Millions of workers may have to work longer before they can retire, Chancellor George Osborne has signalled in his Budget.
Mr Osborne told MPs: "I can confirm today that there will be an automatic review of the state pension age to ensure it keeps pace with increases in longevity." That raised the prospect of ever long working lives. Mr Osborne also set a target for savings in the welfare budget of £10 billion by 2016.
However, there was some good news as he revealed that the withdrawal of British troops from Afghanistan by the end of 2014 meant military operations there would £2.4 billion lower than expected.
Mr Osborne said the Office for Budget Responsibility expects UK plc "to avoid a technical recession with positive growth in the first quarter" of this year. He said the OBR had reported that the economy has "carried a little more momentum into the new year than previously anticipated".
He added: "Indeed, the Office for Budget Responsibility is slightly revising up in their growth forecast for the UK this year to 0.8%." This is up from 0.7% last autumn. The OBR is also predicting growth of 2% next year, 2.7% in 2014 and 3% in both 2015 and 2016. Mr Osborne also gave an upbeat assessment of attempts to beat down the UK's debt mountain.
There was good news in the Budget for business as the Chancellor announced another 1% cut in the rate of corporation tax from next month to 24%. He said that by 2014, the rate would be 22% which is "dramatically lower" than competitors.

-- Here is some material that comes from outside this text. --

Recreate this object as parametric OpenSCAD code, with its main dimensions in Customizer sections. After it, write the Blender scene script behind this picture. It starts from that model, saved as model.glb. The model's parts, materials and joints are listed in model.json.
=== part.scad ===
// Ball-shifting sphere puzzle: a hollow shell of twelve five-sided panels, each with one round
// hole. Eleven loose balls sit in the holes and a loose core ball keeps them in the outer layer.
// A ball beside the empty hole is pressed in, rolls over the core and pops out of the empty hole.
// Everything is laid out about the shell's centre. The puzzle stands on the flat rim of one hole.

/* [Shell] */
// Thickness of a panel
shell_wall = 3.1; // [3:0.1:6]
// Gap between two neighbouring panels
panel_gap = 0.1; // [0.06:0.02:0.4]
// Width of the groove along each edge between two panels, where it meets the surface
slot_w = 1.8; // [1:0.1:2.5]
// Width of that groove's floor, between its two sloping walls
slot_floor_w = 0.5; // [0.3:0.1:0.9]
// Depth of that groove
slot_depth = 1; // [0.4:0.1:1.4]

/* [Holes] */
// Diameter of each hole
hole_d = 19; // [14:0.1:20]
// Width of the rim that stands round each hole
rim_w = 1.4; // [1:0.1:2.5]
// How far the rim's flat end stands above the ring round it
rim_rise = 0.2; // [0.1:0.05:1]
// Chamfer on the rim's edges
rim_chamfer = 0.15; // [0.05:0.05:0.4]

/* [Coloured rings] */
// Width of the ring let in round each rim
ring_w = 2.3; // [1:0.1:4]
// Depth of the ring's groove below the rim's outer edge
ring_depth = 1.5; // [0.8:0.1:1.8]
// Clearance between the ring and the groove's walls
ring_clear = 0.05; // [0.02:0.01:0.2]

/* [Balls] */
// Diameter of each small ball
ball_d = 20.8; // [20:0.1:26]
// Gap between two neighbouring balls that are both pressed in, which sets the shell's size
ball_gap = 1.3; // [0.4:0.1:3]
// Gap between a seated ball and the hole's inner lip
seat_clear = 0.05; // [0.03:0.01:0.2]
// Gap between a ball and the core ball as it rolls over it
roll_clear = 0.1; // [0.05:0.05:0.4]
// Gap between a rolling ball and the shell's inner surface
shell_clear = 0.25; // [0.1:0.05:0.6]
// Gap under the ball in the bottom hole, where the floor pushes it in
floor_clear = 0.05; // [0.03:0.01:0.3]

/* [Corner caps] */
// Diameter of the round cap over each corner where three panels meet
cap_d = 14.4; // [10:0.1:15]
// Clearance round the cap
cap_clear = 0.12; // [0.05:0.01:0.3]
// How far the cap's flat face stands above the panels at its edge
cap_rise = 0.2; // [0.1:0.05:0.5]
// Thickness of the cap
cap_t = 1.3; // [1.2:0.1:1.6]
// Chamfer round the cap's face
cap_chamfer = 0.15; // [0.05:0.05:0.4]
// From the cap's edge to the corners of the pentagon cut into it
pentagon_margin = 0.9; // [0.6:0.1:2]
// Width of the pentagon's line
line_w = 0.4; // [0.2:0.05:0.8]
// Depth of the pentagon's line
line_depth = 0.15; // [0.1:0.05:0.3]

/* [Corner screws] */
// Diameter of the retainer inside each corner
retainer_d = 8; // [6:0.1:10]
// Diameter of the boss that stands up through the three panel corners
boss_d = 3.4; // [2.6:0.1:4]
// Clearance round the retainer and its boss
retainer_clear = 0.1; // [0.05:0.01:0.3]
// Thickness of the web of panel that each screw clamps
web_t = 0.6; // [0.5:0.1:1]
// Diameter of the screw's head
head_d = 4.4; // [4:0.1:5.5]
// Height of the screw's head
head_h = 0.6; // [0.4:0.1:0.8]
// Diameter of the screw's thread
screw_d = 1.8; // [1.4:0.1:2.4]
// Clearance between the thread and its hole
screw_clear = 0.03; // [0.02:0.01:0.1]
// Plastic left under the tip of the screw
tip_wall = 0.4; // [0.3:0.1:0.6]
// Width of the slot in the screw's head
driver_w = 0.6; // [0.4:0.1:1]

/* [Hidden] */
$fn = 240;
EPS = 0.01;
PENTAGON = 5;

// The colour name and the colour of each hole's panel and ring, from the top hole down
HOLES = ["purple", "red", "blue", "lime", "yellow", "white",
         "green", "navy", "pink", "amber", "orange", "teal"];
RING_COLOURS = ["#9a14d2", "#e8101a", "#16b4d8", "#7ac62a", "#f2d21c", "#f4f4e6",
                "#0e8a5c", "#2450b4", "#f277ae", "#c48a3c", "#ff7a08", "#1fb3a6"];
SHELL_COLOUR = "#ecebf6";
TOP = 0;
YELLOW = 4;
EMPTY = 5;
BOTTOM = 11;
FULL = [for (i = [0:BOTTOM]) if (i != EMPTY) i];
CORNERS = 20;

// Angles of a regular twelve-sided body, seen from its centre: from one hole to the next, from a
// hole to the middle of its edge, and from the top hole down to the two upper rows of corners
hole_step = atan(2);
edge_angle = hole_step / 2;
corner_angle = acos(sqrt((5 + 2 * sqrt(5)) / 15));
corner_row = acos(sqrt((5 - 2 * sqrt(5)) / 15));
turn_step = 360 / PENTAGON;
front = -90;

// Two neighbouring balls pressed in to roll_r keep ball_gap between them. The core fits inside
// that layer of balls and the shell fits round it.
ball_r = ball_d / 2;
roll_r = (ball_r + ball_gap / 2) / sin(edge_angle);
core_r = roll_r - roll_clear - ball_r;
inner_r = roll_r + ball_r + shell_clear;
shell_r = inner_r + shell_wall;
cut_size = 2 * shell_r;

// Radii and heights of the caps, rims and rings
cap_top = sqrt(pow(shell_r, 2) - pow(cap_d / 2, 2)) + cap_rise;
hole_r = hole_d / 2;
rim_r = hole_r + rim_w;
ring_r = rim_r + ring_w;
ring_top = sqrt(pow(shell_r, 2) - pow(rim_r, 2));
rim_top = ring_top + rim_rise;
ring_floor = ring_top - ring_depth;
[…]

He said there would be no further changes to alcohol duty rates. But he dealt a blow to smokers saying that duty on all tobacco products would rise by 5% above inflation - slapping 37p on a packet of cigarettes from 6pm.

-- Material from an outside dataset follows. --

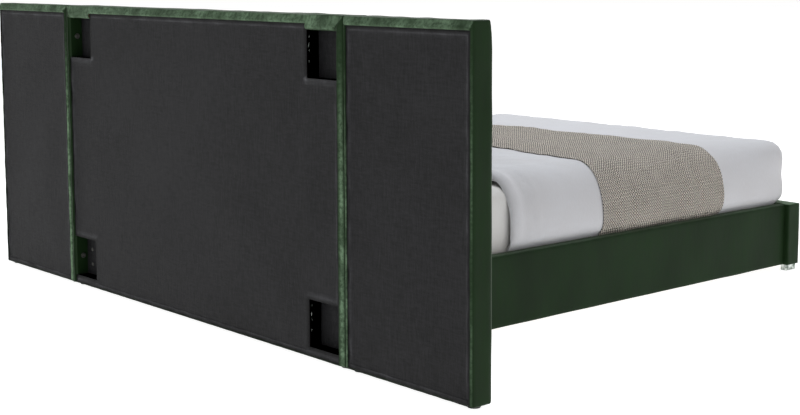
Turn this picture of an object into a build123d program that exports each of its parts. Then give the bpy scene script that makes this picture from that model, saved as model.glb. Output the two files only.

Child benefit will only be withdrawn from higher rate tax-payers if someone in the household has an income of more than £50,000. To avoid a "cliff-edge" effect, child benefit will be withdrawn at 1% for every extra £100 earned over £50,000.
The top rate of income tax will be reduced to 45p from April 2013.
In reply, Labour leader Ed Miliband said the Budget marks the end of the Government's slogan "we're all in it together". "Millions would be paying more while millionaires paid less," Mr Miliband said, accusing the Chancellor of "failing the fairness test" by choosing to make his priority tax cuts for the wealthiest.